In its letter of termination, Pine Hill alleged, among other alleged defaults of the agreement, that Larken had removed eight floors of carpeting, 300 shower curtains, and 600 pieces of artwork from the hotel. The letter stated that "[b]y their nature, these defaults are not curable; the Owners cannot entrust their money, property and business to a steward who so systematically abuses the trust of the Owners" What Pine Hill portrays as a theft on the part of Larken appears to be far more complicated. Larken principal Larry Cahill testified that he directed the furnishings to be removed from the hotel and stored at a Larken-owned hotel. However, Cahill testified that he had done that because of the federal litigation, where among other issues, Pine Hill alleged that Larken had purchased those items without Pine Hill approval. In that case, Larken had agreed to pay $700,000, partly to cover the cost of the furnishings. When Pine Hill later complained about the removal of the furnishings, which Larken had considered its property, Larken returned the property, deciding to wait to resolve the matter.

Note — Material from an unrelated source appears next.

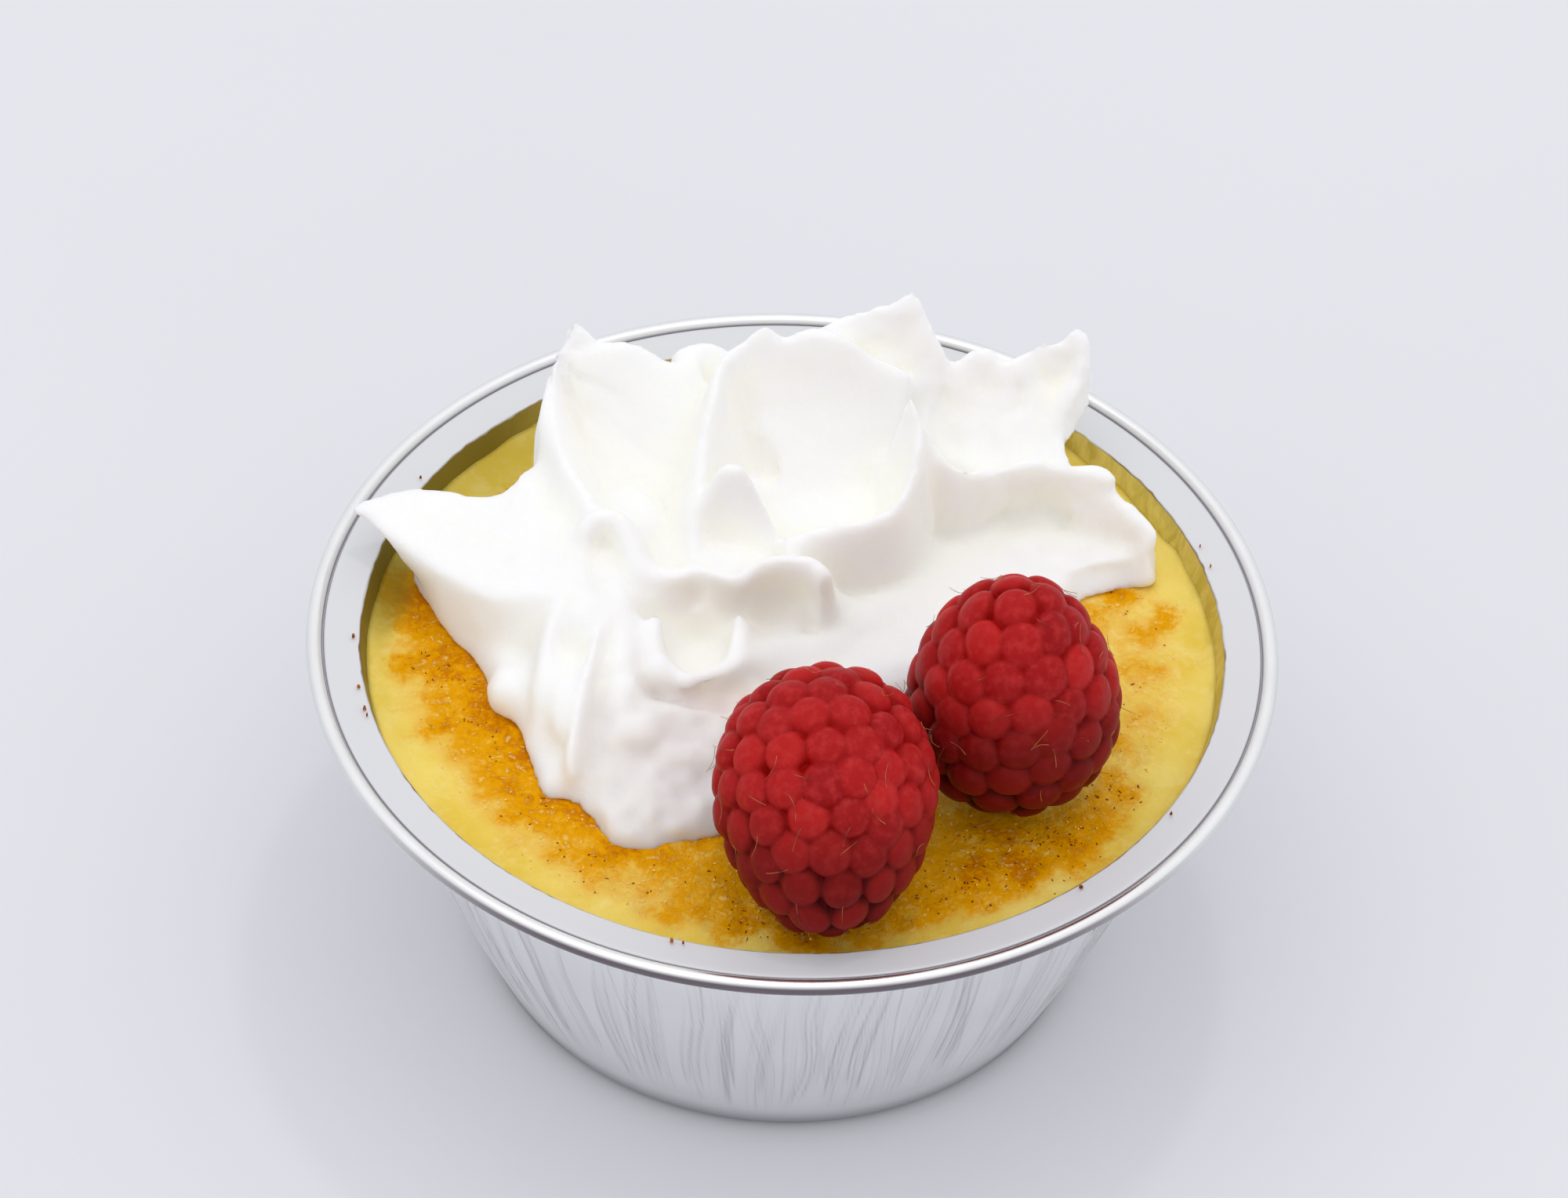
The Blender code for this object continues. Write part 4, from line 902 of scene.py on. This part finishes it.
def fold(steep, edge, rows):
    """A ridge of cream along a crest."""
    line = smooth_rows(rows, CREST_STEPS)
    along = np.gradient(line[:, :2], axis=0)
    along /= np.maximum(1e-9, np.linalg.norm(along, axis=1))[:, None]
    across = np.stack([-along[:, 1], along[:, 0]], axis=1)
    loops = []
    for (x, y, z, left, right, foot), side in zip(line, across):
        foot = min(foot, z - 0.5)
        loop = []
        for sign, spread, power in ((1, left, steep[0]), (-1, right, steep[1])):
            half = []
            for k in range(SLOPE_STEPS + 1):
                t = k / SLOPE_STEPS
                off = edge / 2 * min(1, t * 6 + 0.35) + spread * t**power
                half.append((x + sign * side[0] * off, y + sign * side[1] * off, z - (z - foot) * t))
            loop += half if sign == 1 else half[::-1]
        loops.append(loop)
    return loft(loops)


def tongue():
    """The long lobe on the left."""
    sections = smooth_rows(np.array(TONGUE).reshape(len(TONGUE), -1), 4).reshape(-1, 4, 3)
    loops = []
    for section in sections:
        loop = []
        for k in range(4):
            a, b = section[k], section[(k + 1) % 4]
            loop += [a * (1 - t) + b * t for t in (0, 0.25, 0.5, 0.75)]
        loops.append(loop)
    return loft(loops)


def drawn_in(by):
    """The foot's outline moved inwards, most at the front, where the cream slopes back."""
    outline = []
    for i, (x, y) in enumerate(FOOT):
        along = np.subtract(FOOT[(i + 1) % len(FOOT)], FOOT[i - 1])
        along = along / np.linalg.norm(along)
        far = by * (3.2 if y < -14 else 2.0 if y < -5 and x > -20 else 1.0)
        outline.append((x - along[1] * far, y + along[0] * far))
    return outline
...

The agreement requires a 30-day notice and opportunity to remedy any default in order to terminate the agreement. Pine Hill argues that no notice or opportunity to cure was required because the removal was incurable. Pine Hill also argues that there is no notice to remedy requirement because the agreement also states that the notice to remedy "shall not be deemed to preclude or impair the right of any party to exercise any right or remedy * * * upon any breach of any terms of this Agreement." However, the breach must be material. Materiality is determined by considering several factors:

(a) the extent to which the injured party will be deprived of the benefit which he reasonably expected;

(b) the extent to which the injured party can be adequately compensated for the part of that benefit of which he will be deprived;

(c) the extent to which the party failing to perform or to offer to perform will suffer forfeiture;

(d) the likelihood that the party failing to perform or to offer to perform will cure his failure, taking account of all the circumstances including any reasonable assurances;

(e) the extent to which the behavior of the party failing to perform or to offer to perform comports with standards of good faith and fair dealing.

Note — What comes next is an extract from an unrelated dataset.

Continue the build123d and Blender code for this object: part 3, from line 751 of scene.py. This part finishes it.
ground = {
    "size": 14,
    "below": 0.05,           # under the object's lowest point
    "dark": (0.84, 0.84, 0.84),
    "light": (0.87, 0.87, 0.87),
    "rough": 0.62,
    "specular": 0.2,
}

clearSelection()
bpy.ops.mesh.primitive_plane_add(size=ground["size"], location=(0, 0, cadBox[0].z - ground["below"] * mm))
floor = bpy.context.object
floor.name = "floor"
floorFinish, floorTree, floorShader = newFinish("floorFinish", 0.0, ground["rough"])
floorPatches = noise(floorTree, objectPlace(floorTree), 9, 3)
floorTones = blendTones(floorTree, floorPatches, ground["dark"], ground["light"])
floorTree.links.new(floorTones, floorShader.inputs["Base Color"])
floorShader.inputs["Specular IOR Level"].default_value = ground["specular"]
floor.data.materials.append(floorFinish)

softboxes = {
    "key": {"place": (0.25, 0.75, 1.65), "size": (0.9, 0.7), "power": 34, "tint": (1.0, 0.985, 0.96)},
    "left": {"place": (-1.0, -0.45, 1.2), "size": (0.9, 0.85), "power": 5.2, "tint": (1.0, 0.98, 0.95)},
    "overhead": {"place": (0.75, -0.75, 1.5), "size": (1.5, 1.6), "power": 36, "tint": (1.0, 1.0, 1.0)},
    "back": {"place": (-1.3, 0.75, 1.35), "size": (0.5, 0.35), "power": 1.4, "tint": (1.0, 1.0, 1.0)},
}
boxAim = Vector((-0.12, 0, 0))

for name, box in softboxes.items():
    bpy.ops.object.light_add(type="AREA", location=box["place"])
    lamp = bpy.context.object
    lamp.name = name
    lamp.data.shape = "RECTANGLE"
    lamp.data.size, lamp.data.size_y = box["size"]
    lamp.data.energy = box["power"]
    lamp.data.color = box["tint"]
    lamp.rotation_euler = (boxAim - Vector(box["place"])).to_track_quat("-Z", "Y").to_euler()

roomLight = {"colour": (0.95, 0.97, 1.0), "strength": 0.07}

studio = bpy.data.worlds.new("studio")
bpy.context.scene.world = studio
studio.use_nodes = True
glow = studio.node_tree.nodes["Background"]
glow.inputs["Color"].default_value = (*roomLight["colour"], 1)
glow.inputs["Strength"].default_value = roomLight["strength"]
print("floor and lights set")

Restatement (Second) of Contracts § 241 (1981). The district court determined that the breach was not material, if it was a breach at all, and that if it was a breach, it was cured. The district court did not clearly err.

II. Telephone Contract

Pine Hill argues that the agreement was breached and that it was entitled to termination because Larken entered into a 10-year contract for telephone service without Pine Hill's approval. The district court determined that the contract was a violation of the agreement, but because Pine Hill did not give proper notice and an opportunity to cure, the agreement was not terminated.

Larken's principal, Larry Cahill, is the majority owner of LDDP, a long-distance telephone carrier; in June 1993, Larken entered into a 10-year contract with LDDP for ongoing maintenance of the telephone service (primarily pay telephones) at the hotel without the approval of Pine Hill. While it does appear that entering into such a contract without Pine Hill's approval is a violation of the agreement, the agreement bars Pine Hill from terminating the agreement for any alleged default unless and until Larken fails to remedy such default within 30 days after Larken receives a notice. Pine Hill's October 31, 1995, letter requested reimbursement of LDDP long distance charges exceeding AT&T rates[2] and did not demand that the maintenance contract be submitted for approval.

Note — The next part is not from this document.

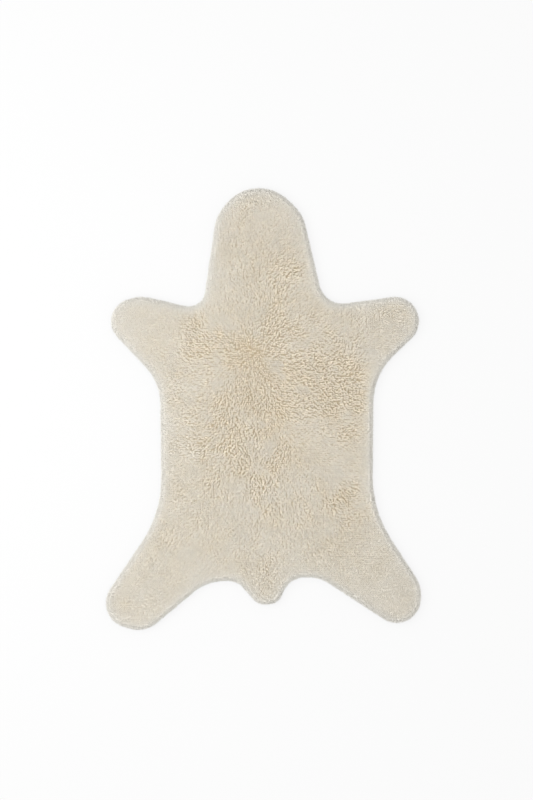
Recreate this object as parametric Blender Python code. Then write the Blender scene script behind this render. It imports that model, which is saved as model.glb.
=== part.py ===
"""Bear shaped kids rug: one tufted wool rug that lies flat, its head towards +Y.

Metres, +Z up. The rug is one closed solid. It reaches as far as the wool pile does: a flat
underside on the ground, an edge where the pile rolls outwards over the backing and back in
again, and a flat top where the tips of the strands end.
"""

from collections import namedtuple
from math import acos, atan2, ceil, cos, hypot, pi, radians, sin

import bmesh
import bpy

# The whole rug. The outline table below is drawn to this length and width.
LENGTH = 1.400
WIDTH = 1.000
THICKNESS = 0.025

# The outline, going round counter-clockwise as seen from above. Each row is the circle that
# one corner of the hide follows, and straight runs touch one circle and the next.
OUTER = 1    # the circle lies inside the rug, which bulges out around it
INNER = -1   # the circle lies outside the rug, which is hollowed out around it
Corner = namedtuple("Corner", "name x y radius side")
CORNERS = (
    Corner("crown_right",    0.002,  0.548, 0.136, OUTER),
    Corner("crown_top",     -0.015,  0.566, 0.134, OUTER),
    Corner("crown_left",    -0.018,  0.553, 0.140, OUTER),
    Corner("left_neck",     -0.237,  0.377, 0.051, INNER),
    Corner("left_shoulder", -0.385,  0.226, 0.130, OUTER),
    Corner("left_paw",      -0.411,  0.277, 0.073, OUTER),
    Corner("left_armpit",   -0.498,  0.015, 0.170, INNER),
    Corner("left_flank",    -0.675, -0.222, 0.350, INNER),
    Corner("left_heel",     -0.419, -0.613, 0.081, OUTER),
    Corner("left_sole",     -0.397, -0.605, 0.095, OUTER),
    Corner("left_thigh",    -0.128, -0.686, 0.140, INNER),
    Corner("left_rump",     -0.113, -0.609, 0.064, INNER),
    Corner("tail_left",      0.005, -0.568, 0.052, OUTER),
    Corner("tail_right",     0.015, -0.571, 0.048, OUTER),
    Corner("right_rump",     0.130, -0.604, 0.070, INNER),
    Corner("right_thigh",    0.140, -0.659, 0.125, INNER),
    Corner("right_sole",     0.421, -0.600, 0.078, OUTER),
    Corner("right_heel",     0.390, -0.590, 0.110, OUTER),
    Corner("right_flank",    0.707, -0.215, 0.360, INNER),
    Corner("right_armpit",   0.549,  0.021, 0.200, INNER),
    Corner("right_paw",      0.415,  0.278, 0.078, OUTER),
    Corner("right_neck",     0.250,  0.408, 0.073, INNER),
)

# The edge, from the ground up: how far in from the pile's widest reach, and how high.
EdgeStep = namedtuple("EdgeStep", "name inset height")
EDGE = (
    EdgeStep("backing_underside", 0.008, 0.0),
    EdgeStep("backing_rim",       0.004, 0.004),
    EdgeStep("widest_reach",      0.000, 0.010),
    EdgeStep("pile_side",         0.001, 0.015),
    EdgeStep("pile_shoulder",     0.005, 0.020),
    EdgeStep("pile_roll",         0.011, 0.0235),
    EdgeStep("pile_top",          0.020, THICKNESS),
)

# How finely the round corners are faceted, and the angle up to which facets shade as round.
TURN_PER_FACET = radians(7.5)
SMOOTH_BELOW = radians(40.0)

WOOL_COLOUR = (0.66, 0.60, 0.49, 1.0)
WOOL_ROUGHNESS = 0.95


def clear_scene():
    for thing in list(bpy.data.objects):
        bpy.data.objects.remove(thing, do_unlink=True)


def wool_material():
    material = bpy.data.materials.new("cream_wool_pile")
    material.use_nodes = True
    shader = material.node_tree.nodes["Principled BSDF"]
    shader.inputs["Base Color"].default_value = WOOL_COLOUR
    shader.inputs["Roughness"].default_value = WOOL_ROUGHNESS
    shader.inputs["Metallic"].default_value = 0.0
    material.diffuse_color = WOOL_COLOUR
    return material


def leaving_angle(corner, following):
    """The angle of the outward normal along the straight run from one corner to the next."""
    across_x = following.x - corner.x
    across_y = following.y - corner.y
    change = following.side * following.radius - corner.side * corner.radius
    return atan2(across_y, across_x) - acos(-change / hypot(across_x, across_y))


def turn_between(arriving, leaving, side):
    """How far the outward normal turns around a corner: left at an outer, right at an inner."""
    return side * ((side * (leaving - arriving)) % (2.0 * pi))


def outline():
    """Points around the rug's widest reach, each with its outward normal: (x, y, nx, ny)."""
    leaving = [leaving_angle(corner, following)
               for corner, following in zip(CORNERS, CORNERS[1:] + CORNERS[:1])]
    arriving = leaving[-1:] + leaving[:-1]
    points = []
    for corner, start, end in zip(CORNERS, arriving, leaving):
        turn = turn_between(start, end, corner.side)
        facets = ceil(abs(turn) / TURN_PER_FACET)
        for step in range(facets + 1):
            angle = start + turn * step / facets
            nx = cos(angle)
            ny = sin(angle)
            reach = corner.side * corner.radius
            points.append((corner.x + reach * nx, corner.y + reach * ny, nx, ny))
    return points


def centred(points):
    """The outline, moved and stretched by a hair so that it measures LENGTH by WIDTH exactly."""
    xs = [x for x, _, _, _ in points]
    ys = [y for _, y, _, _ in points]
    middle_x = (max(xs) + min(xs)) / 2.0
    middle_y = (max(ys) + min(ys)) / 2.0
    stretch_x = WIDTH / (max(xs) - min(xs))
    stretch_y = LENGTH / (max(ys) - min(ys))
    return [((x - middle_x) * stretch_x, (y - middle_y) * stretch_y, nx, ny)
            for x, y, nx, ny in points]


def add_ring(mesh, points, inset, height):
    """A closed loop of edges, parallel to the outline and inside it by the inset."""
    corners = [mesh.verts.new((x - inset * nx, y - inset * ny, height))
               for x, y, nx, ny in points]
    return [mesh.edges.new((start, end))
            for start, end in zip(corners, corners[1:] + corners[:1])]


def close_ring(mesh, ring):
    """One flat face across a ring."""
    bmesh.ops.contextual_create(mesh, geom=ring)


def make_rug():
    points = centred(outline())
    shape = bmesh.new()
    rings = [add_ring(shape, points, step.inset, step.height) for step in EDGE]
    for lower, upper in zip(rings, rings[1:]):
        bmesh.ops.bridge_loops(shape, edges=lower + upper)
    close_ring(shape, rings[0])
    close_ring(shape, rings[-1])
    bmesh.ops.recalc_face_normals(shape, faces=shape.faces)
    mesh = bpy.data.meshes.new("rug")
    shape.to_mesh(mesh)
    shape.free()
    mesh.shade_smooth()
    mesh.set_sharp_from_angle(angle=SMOOTH_BELOW)
    mesh.materials.append(wool_material())
    rug = bpy.data.objects.new("rug", mesh)
    bpy.context.scene.collection.objects.link(rug)
    return rug


clear_scene()
make_rug()
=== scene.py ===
# %% [markdown]
# # A bear shaped kids rug
#
# The real rug is an animal hide outline, 1.4 m long, tufted in wool and combed by hand. Seen from straight
# above it is nearly one colour, so the look comes from the locks of its 20 mm pile: which way they lie, how
# far they lean, and where they part and show the shaded wool below, which looks warmer. Here that warmth is
# painted shade.
#
# The lesson builds that pile as real geometry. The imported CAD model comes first, as a frame that is never
# changed: it gives the outline, the thickness and the place of everything below.

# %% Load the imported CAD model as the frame
import math
from collections import namedtuple

import bmesh
import bpy
import numpy as np
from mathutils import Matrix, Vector
from mathutils.geometry import delaunay_2d_cdt


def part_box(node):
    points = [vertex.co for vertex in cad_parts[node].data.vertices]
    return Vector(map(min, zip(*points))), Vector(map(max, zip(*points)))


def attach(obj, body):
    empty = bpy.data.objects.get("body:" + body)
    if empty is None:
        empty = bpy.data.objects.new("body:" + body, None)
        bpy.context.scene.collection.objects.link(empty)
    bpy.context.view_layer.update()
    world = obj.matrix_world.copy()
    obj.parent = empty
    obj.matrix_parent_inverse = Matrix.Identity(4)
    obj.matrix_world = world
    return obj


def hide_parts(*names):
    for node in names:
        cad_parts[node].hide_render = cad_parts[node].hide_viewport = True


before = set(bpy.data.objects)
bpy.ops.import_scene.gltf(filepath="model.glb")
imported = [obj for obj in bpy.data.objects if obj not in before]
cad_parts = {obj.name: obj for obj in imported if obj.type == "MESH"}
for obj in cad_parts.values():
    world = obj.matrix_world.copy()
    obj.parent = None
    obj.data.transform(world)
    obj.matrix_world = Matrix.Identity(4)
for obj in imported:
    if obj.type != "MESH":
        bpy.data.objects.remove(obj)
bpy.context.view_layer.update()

rug_low, rug_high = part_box("rug")
MM = 0.001
print("CAD box in mm:", [round(size / MM) for size in rug_high - rug_low])

# %% [markdown]
# ## Where the photograph was taken from
#
# The photograph looks straight down, and the rug fills 442 of its 800 pixels from crown to heels. A long
# lens far above the floor gives the same flat view. The camera is moved until the rug's centre falls on the
# pixel where the photograph has it, so no lens shift is needed.

# %% Camera above the floor
PHOTO_WIDTH_PX = 533
PHOTO_HEIGHT_PX = 800
RUG_LENGTH_PX = 442
RUG_CENTRE_PX = (263.5, 409.0)
LENS_MM = 85
SENSOR_MM = 36

metres_per_px = (rug_high.y - rug_low.y) / RUG_LENGTH_PX
view_height = PHOTO_HEIGHT_PX * metres_per_px
camera_above = view_height * LENS_MM / SENSOR_MM


def placed(name, data):
    """An object with this data, linked into the scene."""
    made = bpy.data.objects.new(name, data)
    bpy.context.scene.collection.objects.link(made)
    return made


camera_data = bpy.data.cameras.new("camera")
camera_data.lens = LENS_MM
camera_data.sensor_width = SENSOR_MM
camera = placed("camera", camera_data)
camera.location = (
    (PHOTO_WIDTH_PX / 2 - RUG_CENTRE_PX[0]) * metres_per_px,
    (RUG_CENTRE_PX[1] - PHOTO_HEIGHT_PX / 2) * metres_per_px,
    rug_low.z + camera_above,
)
bpy.context.scene.camera = camera
print(f"camera {camera.location.z:.2f} m up, {metres_per_px / MM:.2f} mm to a pixel")

# %% [markdown]
# ## The outline, read from the CAD
#
# The CAD solid is a stack of closed rings, so each ring can be walked from vertex to vertex at its own
# height. The widest one is the outline. One helper then answers what the pile asks of every lock: how far
# inside the outline is this point, and which way is out?

# %% Rings of the CAD solid
SAME_PLACE = 0.01 * MM
SAME_HEIGHT = 0.05 * MM
LEVEL_NORMAL = 0.999


def ring_at(height):
    """The CAD rug's ring of points at one height, in order."""
    solid = bmesh.new()
    solid.from_mesh(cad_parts["rug"].data)
    bmesh.ops.remove_doubles(solid, verts=solid.verts, dist=SAME_PLACE)
    ring = {vert for vert in solid.verts if abs(vert.co.z - height) < SAME_HEIGHT}
    sloped = {face for face in solid.faces if abs(face.normal.z) < LEVEL_NORMAL}
    walked = []
    step = min(ring, key=lambda vert: (vert.co.x, vert.co.y))
    while step:
        walked.append(step)
        beside = [edge.other_vert(step) for edge in step.link_edges if not sloped.isdisjoint(edge.link_faces)]
        ahead = [vert for vert in beside if vert in ring and vert not in walked]
        step = min(ahead, key=lambda vert: vert.co.y) if ahead else None
    points = np.array([vert.co.xy for vert in walked])
    solid.free()
    return points


cad_heights = sorted({round(vert.co.z, 4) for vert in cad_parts["rug"].data.vertices})
rings = {height: ring_at(height) for height in cad_heights}
widest = max(rings, key=lambda height: np.ptp(rings[height][:, 0]))
outline = rings[widest]
print("CAD rings at mm:", [round(height / MM, 1) for height in rings], "widest at", widest / MM)
print("points on the outline:", len(outline))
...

Pine Hill argues, as it did as to the removal of furnishings, that no notice to remedy was required because the agreement also stated that the notice to remedy "shall not be deemed to preclude or impair the right of any party to exercise any right or remedy * * * upon any breach of any terms of this Agreement." However, as with the previous issue, the district court found that there was no material breach. The district court determined that "[t]he primary benefit that Pine Hill could reasonably expect to flow from the Management Agreement was that the Hotel would be profitable on a continuing basis." Larken has performed under the agreement, as the hotel is extremely profitable for Pine Hill. For example, in 1995 the hotel had a gross operating profit per occupied room night of $66.98, compared with $48.65 for comparable competitors in the Twin Cities area.

The district court's finding that entering into the telephone contract without approval did not represent a material breach is not clearly erroneous.

III. Fiduciary Duty

Pine Hill alleges that Larken had a fiduciary duty to Pine Hill, which was violated by Larken's defaults. The district court determined that there was no fiduciary relationship between Larken and Pine Hill under the agreement. The court need not defer to the district court's decision on a legal issue. Frost-Benco Elec. Ass'n v. Minnesota Pub. Utils. Comm'n, 358 N.W.2d 639, 642 (Minn. 1984). Pine Hill argues that the agreement states that Larken "is authorized to make, enter into and perform in the name, for the account of on behalf of and at the expense of [Pine Hill] any contracts and agreements deemed necessary by [Larken]," and therefore Larken is a fiduciary of Pine Hill. The district court, however, determined that although Larken initially had a fiduciary relationship as a partner, that relationship was extinguished by Pine Hill's buyout of Larken's partnership interest. Larken had no fiduciary duty to Pine Hill after Pine Hill bought Larken's partnership interest.


[ ]1 Appellants will be referred to collectively as Pine Hill.

[ ]2 The district court did not find that the LDDP rates were higher than AT&T's.